After the attack, the situation on the ground was also a bit different. The internment camps created to house Japanese-Americans, and the quickly passed and racially-motivated laws that saw so many from the West Coast forced to sell or abandon their property as they were shipped to hellish camps for crimes they had neither committed nor even been tried for, including young children, is a crime that is still being paid for.
But the story of Red Sky Over Hawaii shows that the situation was a bit different in Hawaii, and also reminds readers that American citizens from all of the Axis Powers were harassed, detained and imprisoned, although the numbers of German-American and Italian-American detainees were considerably fewer.
As this story begins, in the days before Pearl Harbor, Lana Hitchcock flies from Honolulu to Hilo on a rather scarily small plane in the hopes of seeing her estranged father one last time before he dies. The meeting is not to be, but in the aftermath of the attack, Lana finds herself alone, grieving and looking for a lifeline.
A lifeline that she catches in what could be considered unlikely as well as unfortunate sources, at least for others. Her father’s neighbors, a German-American couple with their two daughters, leave the girls with her when they find themselves detained by the FBI on suspicion of being, basically, German-Americans. Her other neighbors, the elderly Japanese American Mochi and his grandson Benji, are certain that Mochi, at least, will be rounded up and taken away as well.
Lana, in desperation, decides to help her neighbors, or at least their children, by taking as many of them as she can to the remote cottage that her father left her, near the volcano Kilauea. The volcano area is remote and sparsely populated. It should be safe for Lana and her collection of refugees.
But when the nearby Army base is opened as one of several Japanese-American detainment camps on the island, Lana and her charges are in grave danger. And Lana is in danger of losing her heart to one of the soldiers – someone who will never be able to forgive her for all the lies she has told in her attempt to keep everyone safe.
Escape Rating B: Fair warning, this is going to be one of my mixed feelings reviews. Because I have very mixed feelings about this book.
I really, really wanted to love this book. Truly. But I just didn’t. I ended up left with the feeling that it is very well written, well-researched, absolutely has an audience, and that I’m just not quite it.

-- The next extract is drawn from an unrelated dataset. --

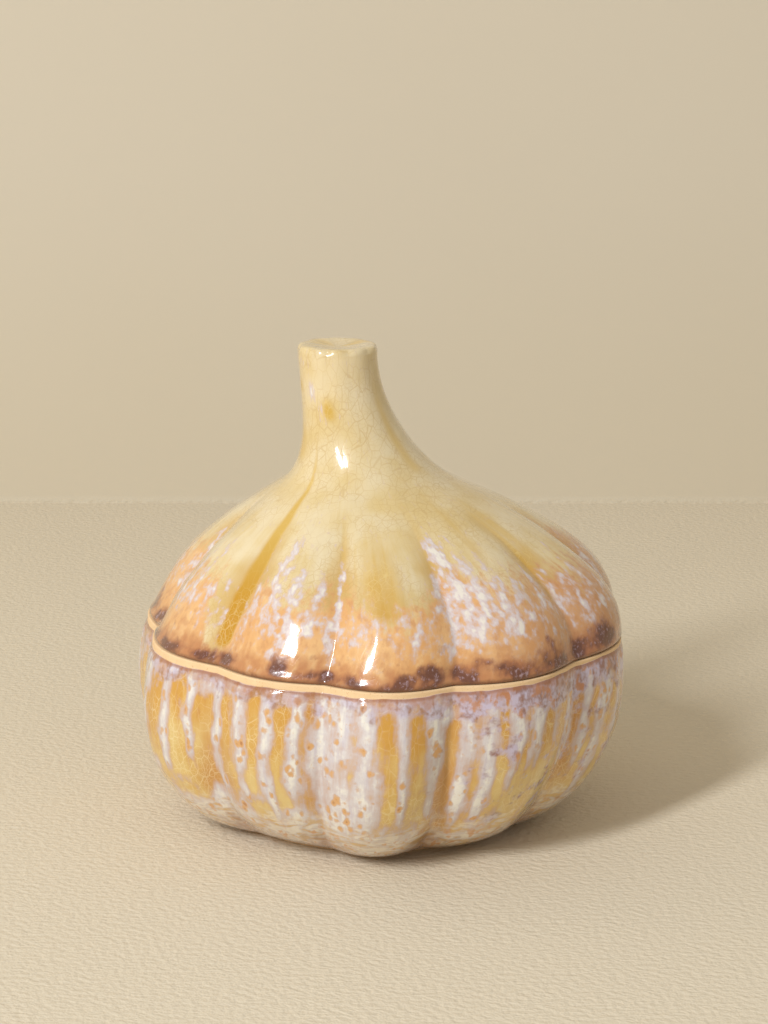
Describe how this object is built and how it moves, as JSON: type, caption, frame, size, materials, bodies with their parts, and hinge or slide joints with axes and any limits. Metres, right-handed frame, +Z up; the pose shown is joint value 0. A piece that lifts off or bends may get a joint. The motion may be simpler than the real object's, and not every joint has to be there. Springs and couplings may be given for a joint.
{
  "type": "garlic keeper",
  "caption": "Lobed stoneware jar shaped like a bulb of garlic, with a lift-off domed lid drawn up into a leaning stem as its handle.",
  "frame": {"origin": "middle of the whole outline, on the table under the foot ring", "axes": "+Z up; -Y is the side that faces the camera; +X is to the camera's right, so the stem leans to -X"},
  "size_m": [0.1288, 0.1319, 0.125],
  "materials": {
    "bowl_glaze": "glossy reactive glaze: honey runs, lilac-white drips and brown speckle",
    "lid_glaze": "glossy crackled honey glaze, apricot and speckled toward the edge"
  },
  "bodies": {
    "bowl": {"bowl": "bowl_glaze"},
    "lid": {"lid": "lid_glaze"}
  },
  "joints": [
    {"name": "lid_lift", "type": "slide", "parent": "bowl", "child": "lid", "axis": [0, 0, 1], "range_m": [0, 0.09]}
  ]
}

One of the ways in which the writing really got me, as in it moved me terribly, was in the descriptions of Lana’s grief at her father’s sudden death and her regrets about the time they wasted not really communicating. Because I went through all of that and STILL have a whole lot of regrets and tears almost 30 years later. Some griefs never leave us, so that part of her story resonated so hard I almost couldn’t get through it.

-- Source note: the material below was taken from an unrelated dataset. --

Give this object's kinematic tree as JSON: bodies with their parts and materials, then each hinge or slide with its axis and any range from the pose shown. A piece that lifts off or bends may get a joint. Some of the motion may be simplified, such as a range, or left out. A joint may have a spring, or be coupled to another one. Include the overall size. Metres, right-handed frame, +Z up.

At the same time, I found a lot of Lana’s story read like it belonged in a contemporary women’s fiction story rather than a book that feels like it’s trying to say something about the Hawaiian experience of World War II in the period directly after the attack on Pearl Harbor. And not that I don’t generally enjoy women’s fiction. It’s just that these two great tastes didn’t go great together IMHO.

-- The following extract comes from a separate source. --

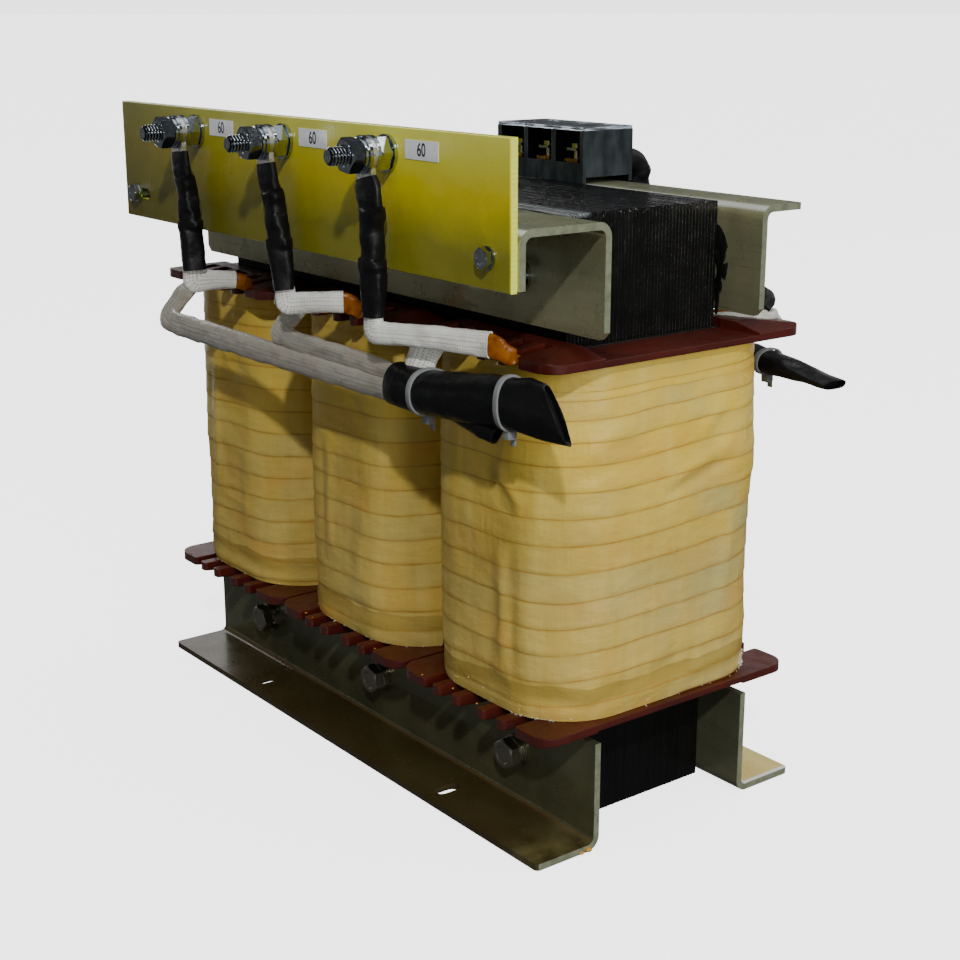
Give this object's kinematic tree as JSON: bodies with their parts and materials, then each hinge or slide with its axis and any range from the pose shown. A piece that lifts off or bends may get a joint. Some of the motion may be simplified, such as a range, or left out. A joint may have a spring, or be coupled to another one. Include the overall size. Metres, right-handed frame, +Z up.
{
  "type": "three-phase transformer",
  "caption": "Open-frame three-phase transformer: three taped coils on a laminated core between steel clamps, a stud terminal board at the front and a clamp terminal block at the rear.",
  "frame": {"origin": "middle of the core's underside, level with the undersides of the feet", "axes": "+X along the core towards the end where the star-point shroud hangs, +Y from the terminal board to the terminal block, +Z up"},
  "size_m": [0.4494, 0.2775, 0.394],
  "materials": {
    "barrier_paper": "paper",
    "black_moulding": "moulded, glossy",
    "black_shrink": "heat-shrink tube",
    "black_sleeve": "soft tube",
    "brass_strip": "plain",
    "clear_cover": "clear, bluish",
    "cream_tape": "varnished woven tape",
    "enamelled_copper": "enamelled copper wire under varnish",
    "fibre_tube": "pressed paper tube",
    "grey_nylon": "nylon",
    "grey_sleeving": "woven glass sleeving, varnished",
    "maroon_moulding": "moulded resin under varnish, glossy",
    "olive_board": "resin-bonded board, olive-yellow, semi-gloss",
    "olive_painted_steel": "olive-grey, thin coat, satin",
    "orange_varnish": "varnished winding end",
    "silver_label": "plain foil label",
    "tinned_copper": "tinned, satin",
    "varnished_laminations": "black varnish, glossy",
    "white_sleeving": "woven glass sleeving",
    "zinc_steel": "bluish zinc plating"
  },
  "bodies": {
    "root": {"core_e_stack": "varnished_laminations", "core_yoke_bar": "varnished_laminations", "lower_clamp_front": "olive_painted_steel", "lower_clamp_rear": "olive_painted_steel", "upper_clamp_front": "olive_painted_steel", "upper_clamp_rear": "olive_painted_steel", "yoke_bolts": "zinc_steel", "bolt_insulating_tubes": "fibre_tube", "hex_nuts": "zinc_steel", "plain_washers": "zinc_steel", "spring_washers": "zinc_steel", "terminal_board": "olive_board", "board_screws": "zinc_steel", "board_washers": "zinc_steel", "board_nuts": "zinc_steel", "terminal_studs": "zinc_steel", "terminal_lugs": "tinned_copper", "terminal_labels": "silver_label", "terminal_block": "black_moulding", "block_contacts": "brass_strip", "block_wire_clamps": "zinc_steel", "block_cover": "clear_cover", "block_screws": "zinc_steel", "block_nuts": "zinc_steel", "output_shrink_tubes": "black_shrink", "rear_star_leads": "grey_sleeving", "supply_leads": "black_sleeve", "lead_tails": "orange_varnish", "front_star_shroud": "black_shrink", "rear_star_shroud": "black_shrink", "cable_ties": "grey_nylon", "former_tube_1": "fibre_tube", "primary_winding_1": "enamelled_copper", "winding_barrier_1": "barrier_paper", "secondary_winding_1": "enamelled_copper", "tape_wrap_1": "cream_tape", "bottom_flange_1": "maroon_moulding", "top_flange_1": "maroon_moulding", "output_sleeve_1": "white_sleeving", "front_star_lead_1": "grey_sleeving", "former_tube_2": "fibre_tube", "primary_winding_2": "enamelled_copper", "winding_barrier_2": "barrier_paper", "secondary_winding_2": "enamelled_copper", "tape_wrap_2": "cream_tape", "bottom_flange_2": "maroon_moulding", "top_flange_2": "maroon_moulding", "output_sleeve_2": "white_sleeving", "front_star_lead_2": "grey_sleeving", "former_tube_3": "fibre_tube", "primary_winding_3": "enamelled_copper", "winding_barrier_3": "barrier_paper", "secondary_winding_3": "enamelled_copper", "tape_wrap_3": "cream_tape", "bottom_flange_3": "maroon_moulding", "top_flange_3": "maroon_moulding", "output_sleeve_3": "white_sleeving", "front_star_lead_3": "grey_sleeving"}
  },
  "joints": []
}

I think that Lana’s troubles, for me, hit the “one too many” button. Her dad has just died, and that’s both heartbreaking and a necessary part of the story, as it’s her inheritance from him that provides the refuge for the family she gathers around herself. But she’s also separated from her cheating husband, about to get divorced, and her marriage fell apart because she can’t have children. AND there’s a scumbag after her and especially the two girls she’s taking care of. The addition of the scumbag felt over-the-top. It created a bit of a heroine-in-jeopardy plot that wasn’t needed. They were all in enough bloody jeopardy without the scumbag.
I have mixed feelings about the German-American parents being dragged off to detention leaving Lana with their two girls. Not that it wasn’t historically plausible, because it certainly was. But the detention of both German-Americans and Italian-Americans didn’t have the heavy weight of racial animus that the detention of Japanese-Americans certainly did. Although the way that the whole situation bowed to economic necessity was fascinating. Because of the large percentage of Japanese-Americans who were part of the Hawaiian population, the number of people in the internment camps remained relatively small as those people were needed to keep the economy running. Remote places like Hawaii (and Alaska) just don’t have an easy option for bringing large numbers of people in.
I did like the tiny bit of magical realism stuck into the healing properties of the honey made by the bees living in the shadow of the volcano. That part was cool and the touch of it was just right.
So a mixed bag of feelings, and a mixed-feeling kind of review. Your reading mileage may definitely vary.